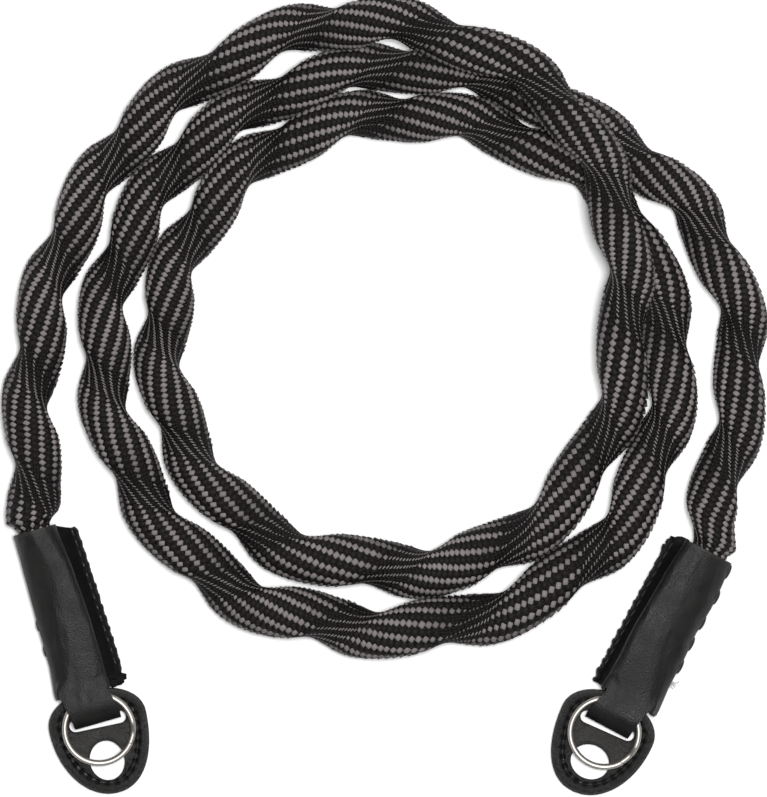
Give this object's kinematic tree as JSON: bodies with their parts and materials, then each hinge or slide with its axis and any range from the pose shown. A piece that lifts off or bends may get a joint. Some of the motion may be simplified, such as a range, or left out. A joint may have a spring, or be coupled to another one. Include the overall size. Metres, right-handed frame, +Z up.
{
  "type": "coiled camera strap",
  "caption": "Coiled strap of thick wavy braided cord, with a sewn leather sleeve, a guard pad and a split ring at each end.",
  "frame": {"origin": "middle of the box round the two leather ends with their pads and rings, on the surface that the strap lies on", "axes": "+X from the left end to the right end, +Y towards the coil of cord, +Z up from the surface"},
  "size_m": [0.1548, 0.1625, 0.0217],
  "materials": {
    "black_grey_braid": "woven, matt",
    "black_leather": "smooth, slightly glossy",
    "bright_steel": "polished, slightly worn"
  },
  "bodies": {
    "root": {"braided_cord": "black_grey_braid", "left_sleeve": "black_leather", "right_sleeve": "black_leather", "left_guard_pad": "black_leather", "right_guard_pad": "black_leather", "left_split_ring": "bright_steel", "right_split_ring": "bright_steel"}
  },
  "joints": []
}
- - -
**AIM**
From the listing above, reproduce all the lines exactly.

**ANSWER IN FULL**
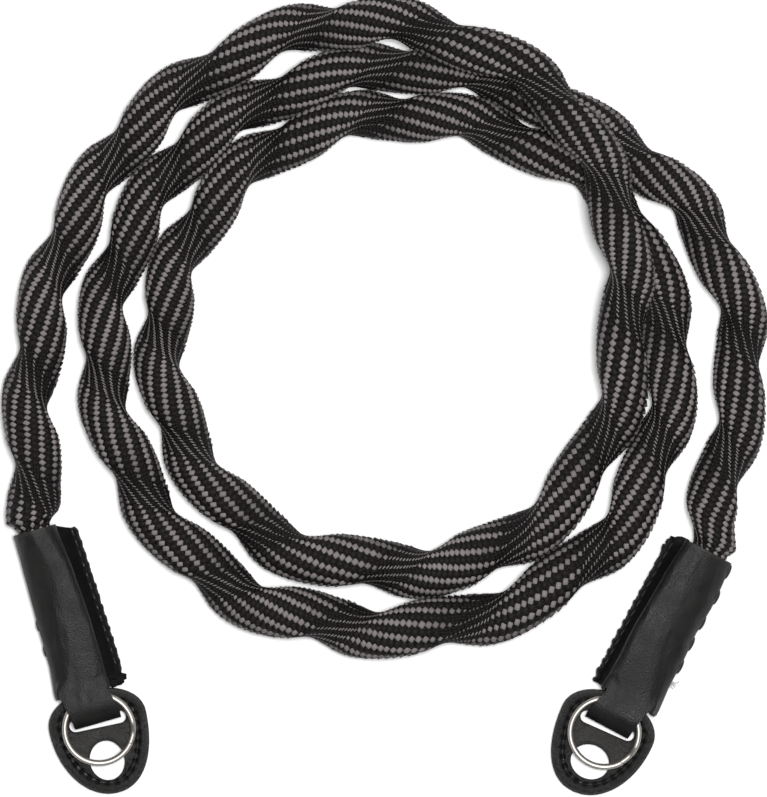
Give this object's kinematic tree as JSON: bodies with their parts and materials, then each hinge or slide with its axis and any range from the pose shown. A piece that lifts off or bends may get a joint. Some of the motion may be simplified, such as a range, or left out. A joint may have a spring, or be coupled to another one. Include the overall size. Metres, right-handed frame, +Z up.
{
  "type": "coiled camera strap",
  "caption": "Coiled strap of thick wavy braided cord, with a sewn leather sleeve, a guard pad and a split ring at each end.",
  "frame": {"origin": "middle of the box round the two leather ends with their pads and rings, on the surface that the strap lies on", "axes": "+X from the left end to the right end, +Y towards the coil of cord, +Z up from the surface"},
  "size_m": [0.1548, 0.1625, 0.0217],
  "materials": {
    "black_grey_braid": "woven, matt",
    "black_leather": "smooth, slightly glossy",
    "bright_steel": "polished, slightly worn"
  },
  "bodies": {
    "root": {"braided_cord": "black_grey_braid", "left_sleeve": "black_leather", "right_sleeve": "black_leather", "left_guard_pad": "black_leather", "right_guard_pad": "black_leather", "left_split_ring": "bright_steel", "right_split_ring": "bright_steel"}
  },
  "joints": []
}